DuVernay’s self-financed system is one many filmmakers aspire to. “The first film I financed on my own; the second was financed by friends of my producer. We kept it entirely inhouse,” she says.
While DuVernay feels fortunate to not have to pitch and strain for months to cobble together financing, she nevertheless wonder where the money to expand her vision will come from. “How long can you make films at a certain price point before you need to mature as a filmmaker?” she asks.
Obenson, too, remains skeptical of any reported changes in a very old system. “The conversations we’re having today are the same ones we were having 10, 20 years ago,” he says. “Until I see a consistent improvement over a long period of time instead of this start and stop, I feel like I’ll be talking to you again in 10 years (about the same thing).”

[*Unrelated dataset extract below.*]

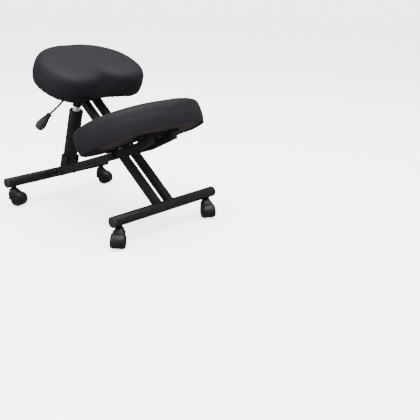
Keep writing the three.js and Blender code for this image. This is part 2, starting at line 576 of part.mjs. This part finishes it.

Victoria Mahoney, director of the 2011 feature “Yelling to the Sky,” which premiered at the Berlin Film Festival and told the story of the growing pains of a teenage girl from a mixed-race marriage, says that while funding remains a crapshoot and obstacles continue to present themselves, a collective resolve is growing, too.
“Everything that might have stopped filmmakers of color 10, 20 years ago, that just made us think, ‘Okay, put up another wall,’ ” says Mahoney. “I’ll always find a back window, and I will get in because it has to be. That doesn’t make me special. It just makes me determined.”